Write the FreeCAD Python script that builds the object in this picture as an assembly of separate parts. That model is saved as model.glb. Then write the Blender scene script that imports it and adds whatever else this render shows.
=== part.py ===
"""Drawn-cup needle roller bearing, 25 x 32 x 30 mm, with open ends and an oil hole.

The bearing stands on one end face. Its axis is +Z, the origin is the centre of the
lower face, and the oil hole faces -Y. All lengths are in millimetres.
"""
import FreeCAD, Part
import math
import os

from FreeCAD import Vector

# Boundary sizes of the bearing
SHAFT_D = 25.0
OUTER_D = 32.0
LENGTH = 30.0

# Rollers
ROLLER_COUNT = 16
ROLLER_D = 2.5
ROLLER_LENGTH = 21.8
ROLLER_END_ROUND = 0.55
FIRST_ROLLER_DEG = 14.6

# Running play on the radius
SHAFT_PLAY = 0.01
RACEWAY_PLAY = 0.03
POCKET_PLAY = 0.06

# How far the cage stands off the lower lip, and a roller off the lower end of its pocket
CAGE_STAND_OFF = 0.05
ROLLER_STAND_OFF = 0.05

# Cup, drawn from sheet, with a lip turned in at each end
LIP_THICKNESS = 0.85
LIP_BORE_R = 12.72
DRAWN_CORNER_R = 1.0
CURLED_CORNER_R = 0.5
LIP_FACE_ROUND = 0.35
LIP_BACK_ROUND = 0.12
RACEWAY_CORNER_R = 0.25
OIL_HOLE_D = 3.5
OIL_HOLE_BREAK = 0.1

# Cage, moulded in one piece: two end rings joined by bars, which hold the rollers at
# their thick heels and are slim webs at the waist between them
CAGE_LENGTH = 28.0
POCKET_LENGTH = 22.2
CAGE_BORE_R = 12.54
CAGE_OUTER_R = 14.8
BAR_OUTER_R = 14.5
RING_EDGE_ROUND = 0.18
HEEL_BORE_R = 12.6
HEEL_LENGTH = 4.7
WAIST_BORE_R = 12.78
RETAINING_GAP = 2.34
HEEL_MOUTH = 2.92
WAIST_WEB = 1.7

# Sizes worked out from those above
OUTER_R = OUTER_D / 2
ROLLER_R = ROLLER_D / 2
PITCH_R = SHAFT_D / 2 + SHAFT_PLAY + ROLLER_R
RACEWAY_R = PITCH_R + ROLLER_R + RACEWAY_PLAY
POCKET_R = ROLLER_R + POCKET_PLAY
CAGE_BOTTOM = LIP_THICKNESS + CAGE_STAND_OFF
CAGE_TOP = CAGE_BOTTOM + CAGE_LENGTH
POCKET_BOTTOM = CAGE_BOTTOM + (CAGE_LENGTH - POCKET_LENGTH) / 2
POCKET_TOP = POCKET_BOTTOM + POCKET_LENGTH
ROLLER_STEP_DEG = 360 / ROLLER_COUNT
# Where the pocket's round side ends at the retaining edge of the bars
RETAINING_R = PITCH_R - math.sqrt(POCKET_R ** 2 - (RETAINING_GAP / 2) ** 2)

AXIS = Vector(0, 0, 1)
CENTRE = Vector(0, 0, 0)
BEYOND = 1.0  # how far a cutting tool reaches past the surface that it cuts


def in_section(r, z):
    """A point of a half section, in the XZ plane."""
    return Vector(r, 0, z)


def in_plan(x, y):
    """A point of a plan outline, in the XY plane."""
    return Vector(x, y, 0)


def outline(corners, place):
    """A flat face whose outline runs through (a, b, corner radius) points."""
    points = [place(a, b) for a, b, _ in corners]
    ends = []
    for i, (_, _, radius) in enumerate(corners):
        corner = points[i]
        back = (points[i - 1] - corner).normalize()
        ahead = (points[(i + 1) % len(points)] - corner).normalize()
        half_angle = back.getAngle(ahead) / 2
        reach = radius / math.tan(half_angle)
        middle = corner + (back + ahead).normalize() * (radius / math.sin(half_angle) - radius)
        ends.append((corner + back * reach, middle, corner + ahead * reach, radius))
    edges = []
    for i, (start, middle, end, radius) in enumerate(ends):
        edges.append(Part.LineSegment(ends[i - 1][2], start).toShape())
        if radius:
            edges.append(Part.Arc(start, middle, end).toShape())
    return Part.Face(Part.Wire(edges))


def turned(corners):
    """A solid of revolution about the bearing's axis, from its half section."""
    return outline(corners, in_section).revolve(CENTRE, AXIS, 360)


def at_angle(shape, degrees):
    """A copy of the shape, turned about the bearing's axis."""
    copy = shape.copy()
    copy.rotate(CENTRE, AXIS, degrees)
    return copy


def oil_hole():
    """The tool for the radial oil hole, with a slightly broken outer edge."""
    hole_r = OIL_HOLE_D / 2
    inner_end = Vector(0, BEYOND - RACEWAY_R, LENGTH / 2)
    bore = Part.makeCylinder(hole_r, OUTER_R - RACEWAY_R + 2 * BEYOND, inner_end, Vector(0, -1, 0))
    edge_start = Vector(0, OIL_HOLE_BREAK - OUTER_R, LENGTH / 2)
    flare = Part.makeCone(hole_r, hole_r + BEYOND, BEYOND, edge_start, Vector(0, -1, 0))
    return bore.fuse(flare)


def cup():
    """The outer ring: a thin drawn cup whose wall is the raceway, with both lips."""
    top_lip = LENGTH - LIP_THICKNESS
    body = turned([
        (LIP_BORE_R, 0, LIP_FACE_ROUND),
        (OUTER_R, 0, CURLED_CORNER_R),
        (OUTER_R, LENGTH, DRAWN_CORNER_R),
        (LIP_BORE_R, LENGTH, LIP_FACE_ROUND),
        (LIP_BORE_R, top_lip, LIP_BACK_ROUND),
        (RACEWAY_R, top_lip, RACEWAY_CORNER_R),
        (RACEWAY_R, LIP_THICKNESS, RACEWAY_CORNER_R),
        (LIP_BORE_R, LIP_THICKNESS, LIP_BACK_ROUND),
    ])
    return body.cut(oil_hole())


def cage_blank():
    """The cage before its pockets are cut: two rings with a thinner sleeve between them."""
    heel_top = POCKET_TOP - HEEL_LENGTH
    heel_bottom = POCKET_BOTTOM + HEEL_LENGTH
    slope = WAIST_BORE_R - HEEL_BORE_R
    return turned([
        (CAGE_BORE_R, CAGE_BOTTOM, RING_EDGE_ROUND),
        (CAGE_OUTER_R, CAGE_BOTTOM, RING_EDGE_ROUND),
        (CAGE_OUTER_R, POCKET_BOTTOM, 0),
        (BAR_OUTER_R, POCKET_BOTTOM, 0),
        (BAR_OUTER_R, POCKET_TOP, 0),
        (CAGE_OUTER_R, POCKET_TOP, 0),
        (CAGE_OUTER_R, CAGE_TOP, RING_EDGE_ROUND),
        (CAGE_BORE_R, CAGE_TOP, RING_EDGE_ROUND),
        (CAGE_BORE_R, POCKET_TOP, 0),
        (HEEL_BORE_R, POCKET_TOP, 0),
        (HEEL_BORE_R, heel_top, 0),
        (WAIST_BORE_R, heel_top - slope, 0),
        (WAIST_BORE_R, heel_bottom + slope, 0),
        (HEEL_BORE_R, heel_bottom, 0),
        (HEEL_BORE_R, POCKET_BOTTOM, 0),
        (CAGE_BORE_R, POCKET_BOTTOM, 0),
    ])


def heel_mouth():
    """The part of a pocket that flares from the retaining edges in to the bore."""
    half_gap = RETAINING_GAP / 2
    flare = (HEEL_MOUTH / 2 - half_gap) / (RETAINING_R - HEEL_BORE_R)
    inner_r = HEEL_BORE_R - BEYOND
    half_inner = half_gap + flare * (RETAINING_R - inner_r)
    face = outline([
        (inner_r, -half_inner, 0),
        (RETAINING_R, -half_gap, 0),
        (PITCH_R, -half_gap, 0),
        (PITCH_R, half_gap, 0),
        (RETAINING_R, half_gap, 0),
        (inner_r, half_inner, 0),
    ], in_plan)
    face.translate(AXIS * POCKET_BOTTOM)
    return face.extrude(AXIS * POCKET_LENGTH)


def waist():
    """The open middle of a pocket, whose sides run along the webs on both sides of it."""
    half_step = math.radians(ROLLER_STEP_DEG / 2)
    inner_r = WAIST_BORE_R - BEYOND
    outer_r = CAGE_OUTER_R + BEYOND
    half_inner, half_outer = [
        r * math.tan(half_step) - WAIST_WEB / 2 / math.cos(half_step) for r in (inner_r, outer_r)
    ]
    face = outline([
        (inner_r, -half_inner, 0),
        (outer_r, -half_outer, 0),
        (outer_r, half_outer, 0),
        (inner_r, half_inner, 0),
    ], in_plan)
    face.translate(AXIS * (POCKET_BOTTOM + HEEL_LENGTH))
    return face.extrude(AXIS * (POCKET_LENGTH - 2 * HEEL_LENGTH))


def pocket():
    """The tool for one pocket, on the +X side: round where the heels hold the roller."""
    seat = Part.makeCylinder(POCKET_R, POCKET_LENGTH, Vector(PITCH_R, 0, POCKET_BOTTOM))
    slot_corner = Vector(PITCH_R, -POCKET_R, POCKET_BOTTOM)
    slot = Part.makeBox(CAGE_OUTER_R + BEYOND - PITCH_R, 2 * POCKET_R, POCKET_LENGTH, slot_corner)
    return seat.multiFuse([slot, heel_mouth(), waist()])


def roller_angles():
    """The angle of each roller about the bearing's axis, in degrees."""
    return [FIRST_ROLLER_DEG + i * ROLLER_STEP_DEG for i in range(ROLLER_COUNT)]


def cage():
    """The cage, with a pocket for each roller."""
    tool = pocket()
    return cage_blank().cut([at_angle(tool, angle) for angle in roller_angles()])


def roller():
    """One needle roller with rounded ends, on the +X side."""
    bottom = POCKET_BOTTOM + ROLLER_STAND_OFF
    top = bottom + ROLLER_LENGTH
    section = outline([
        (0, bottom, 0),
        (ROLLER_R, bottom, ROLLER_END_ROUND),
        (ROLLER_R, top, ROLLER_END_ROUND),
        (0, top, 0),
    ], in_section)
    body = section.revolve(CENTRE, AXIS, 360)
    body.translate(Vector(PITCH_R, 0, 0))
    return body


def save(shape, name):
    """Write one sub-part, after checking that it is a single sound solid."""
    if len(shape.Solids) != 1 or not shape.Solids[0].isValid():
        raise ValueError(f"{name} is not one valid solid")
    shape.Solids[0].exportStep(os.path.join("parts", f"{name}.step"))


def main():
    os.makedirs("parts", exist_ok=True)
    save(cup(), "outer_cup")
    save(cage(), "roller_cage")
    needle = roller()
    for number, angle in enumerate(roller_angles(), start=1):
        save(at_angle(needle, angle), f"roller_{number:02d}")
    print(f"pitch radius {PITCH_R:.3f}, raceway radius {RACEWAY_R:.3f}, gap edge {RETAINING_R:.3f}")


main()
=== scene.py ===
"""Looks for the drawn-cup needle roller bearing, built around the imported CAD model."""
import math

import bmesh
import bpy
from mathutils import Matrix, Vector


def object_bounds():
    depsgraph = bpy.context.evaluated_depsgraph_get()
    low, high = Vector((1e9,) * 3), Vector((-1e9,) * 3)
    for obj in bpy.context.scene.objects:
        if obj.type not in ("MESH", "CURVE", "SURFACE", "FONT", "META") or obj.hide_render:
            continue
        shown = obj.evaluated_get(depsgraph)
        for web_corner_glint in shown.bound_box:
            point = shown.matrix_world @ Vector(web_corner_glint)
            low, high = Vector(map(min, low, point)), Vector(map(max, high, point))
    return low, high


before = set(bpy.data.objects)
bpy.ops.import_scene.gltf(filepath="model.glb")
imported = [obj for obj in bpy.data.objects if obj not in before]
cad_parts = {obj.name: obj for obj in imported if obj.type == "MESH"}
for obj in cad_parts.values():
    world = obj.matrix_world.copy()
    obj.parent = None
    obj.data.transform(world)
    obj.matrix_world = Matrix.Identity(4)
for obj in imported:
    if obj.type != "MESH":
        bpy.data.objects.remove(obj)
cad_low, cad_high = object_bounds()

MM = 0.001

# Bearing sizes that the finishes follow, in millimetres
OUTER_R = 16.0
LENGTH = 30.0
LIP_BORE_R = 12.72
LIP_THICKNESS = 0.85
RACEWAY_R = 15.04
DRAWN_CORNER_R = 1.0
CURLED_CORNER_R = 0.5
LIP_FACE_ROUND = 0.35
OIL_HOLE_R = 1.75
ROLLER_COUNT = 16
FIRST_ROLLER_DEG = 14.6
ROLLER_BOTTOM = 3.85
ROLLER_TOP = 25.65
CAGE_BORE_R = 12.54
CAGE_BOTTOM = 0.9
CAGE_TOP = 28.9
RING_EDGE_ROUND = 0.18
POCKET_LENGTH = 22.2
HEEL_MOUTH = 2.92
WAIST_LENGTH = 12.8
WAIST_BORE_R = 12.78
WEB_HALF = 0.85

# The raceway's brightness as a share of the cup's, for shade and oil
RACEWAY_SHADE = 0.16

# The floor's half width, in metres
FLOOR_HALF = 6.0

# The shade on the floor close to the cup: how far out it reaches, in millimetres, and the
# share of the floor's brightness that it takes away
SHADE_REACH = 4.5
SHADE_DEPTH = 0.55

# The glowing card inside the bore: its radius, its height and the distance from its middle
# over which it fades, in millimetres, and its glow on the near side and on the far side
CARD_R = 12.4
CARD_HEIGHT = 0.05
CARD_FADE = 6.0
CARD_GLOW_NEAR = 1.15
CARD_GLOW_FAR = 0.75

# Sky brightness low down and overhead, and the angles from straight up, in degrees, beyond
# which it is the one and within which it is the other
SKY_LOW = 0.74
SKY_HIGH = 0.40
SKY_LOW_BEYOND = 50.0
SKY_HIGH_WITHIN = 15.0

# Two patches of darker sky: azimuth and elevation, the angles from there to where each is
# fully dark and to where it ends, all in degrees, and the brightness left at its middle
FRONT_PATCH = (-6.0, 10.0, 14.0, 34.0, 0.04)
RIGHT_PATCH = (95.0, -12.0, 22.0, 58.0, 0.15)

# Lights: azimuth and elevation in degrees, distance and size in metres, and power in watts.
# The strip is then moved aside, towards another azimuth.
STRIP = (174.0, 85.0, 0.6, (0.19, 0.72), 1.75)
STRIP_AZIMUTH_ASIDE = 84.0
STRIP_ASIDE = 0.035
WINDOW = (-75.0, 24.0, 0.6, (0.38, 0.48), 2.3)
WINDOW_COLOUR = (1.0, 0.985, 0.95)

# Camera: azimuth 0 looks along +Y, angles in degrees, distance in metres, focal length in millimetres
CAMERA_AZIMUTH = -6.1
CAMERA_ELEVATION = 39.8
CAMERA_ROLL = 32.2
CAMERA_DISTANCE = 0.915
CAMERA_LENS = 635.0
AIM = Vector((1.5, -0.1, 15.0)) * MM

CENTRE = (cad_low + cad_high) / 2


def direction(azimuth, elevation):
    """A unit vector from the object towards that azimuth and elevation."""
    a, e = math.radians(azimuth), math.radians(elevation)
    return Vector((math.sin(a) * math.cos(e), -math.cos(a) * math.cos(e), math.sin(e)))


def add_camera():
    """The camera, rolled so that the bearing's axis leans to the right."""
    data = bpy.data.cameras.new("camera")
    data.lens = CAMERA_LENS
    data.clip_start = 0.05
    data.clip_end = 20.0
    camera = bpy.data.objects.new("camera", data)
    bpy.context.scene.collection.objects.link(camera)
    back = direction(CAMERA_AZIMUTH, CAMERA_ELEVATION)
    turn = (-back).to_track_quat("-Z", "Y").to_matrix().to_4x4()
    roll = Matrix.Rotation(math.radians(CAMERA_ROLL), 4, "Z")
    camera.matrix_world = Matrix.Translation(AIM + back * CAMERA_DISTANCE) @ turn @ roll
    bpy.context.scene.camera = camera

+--

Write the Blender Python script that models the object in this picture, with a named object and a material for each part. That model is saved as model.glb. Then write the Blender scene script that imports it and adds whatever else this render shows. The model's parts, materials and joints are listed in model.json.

+--

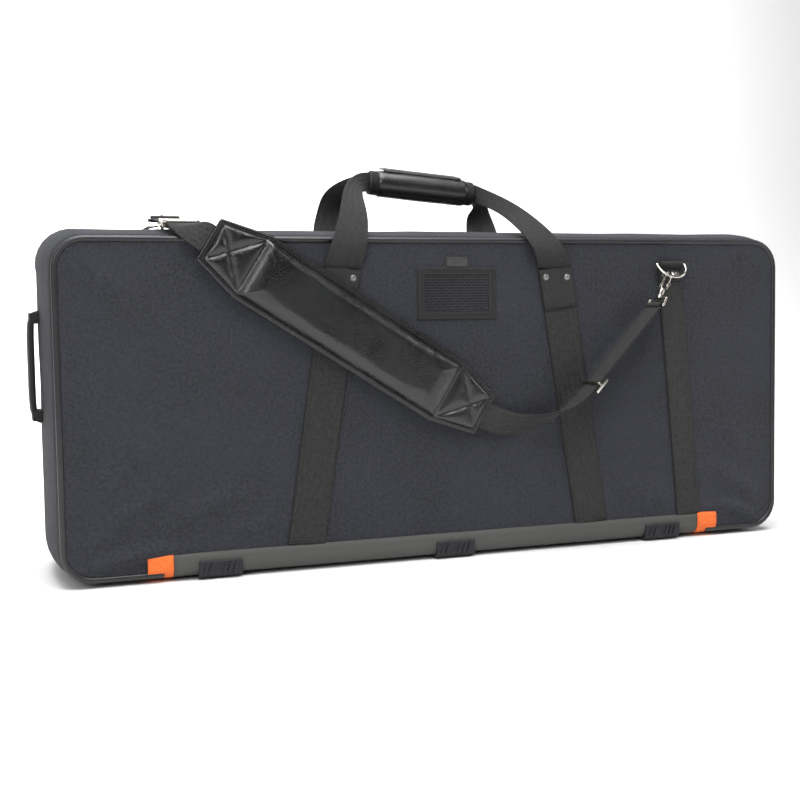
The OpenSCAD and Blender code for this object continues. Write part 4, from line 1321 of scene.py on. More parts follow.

+--

▶ Your instructions: Extract the lines from the line with "body.translate(Vector(PITCH_R, 0, 0))" through the line with "if obj.type not". Keep both of those lines, copy everything exactly, and add nothing.

▶ Response:
    body.translate(Vector(PITCH_R, 0, 0))
    return body


def save(shape, name):
    """Write one sub-part, after checking that it is a single sound solid."""
    if len(shape.Solids) != 1 or not shape.Solids[0].isValid():
        raise ValueError(f"{name} is not one valid solid")
    shape.Solids[0].exportStep(os.path.join("parts", f"{name}.step"))


def main():
    os.makedirs("parts", exist_ok=True)
    save(cup(), "outer_cup")
    save(cage(), "roller_cage")
    needle = roller()
    for number, angle in enumerate(roller_angles(), start=1):
        save(at_angle(needle, angle), f"roller_{number:02d}")
    print(f"pitch radius {PITCH_R:.3f}, raceway radius {RACEWAY_R:.3f}, gap edge {RETAINING_R:.3f}")


main()
=== scene.py ===
"""Looks for the drawn-cup needle roller bearing, built around the imported CAD model."""
import math

import bmesh
import bpy
from mathutils import Matrix, Vector


def object_bounds():
    depsgraph = bpy.context.evaluated_depsgraph_get()
    low, high = Vector((1e9,) * 3), Vector((-1e9,) * 3)
    for obj in bpy.context.scene.objects:
        if obj.type not in ("MESH", "CURVE", "SURFACE", "FONT", "META") or obj.hide_render:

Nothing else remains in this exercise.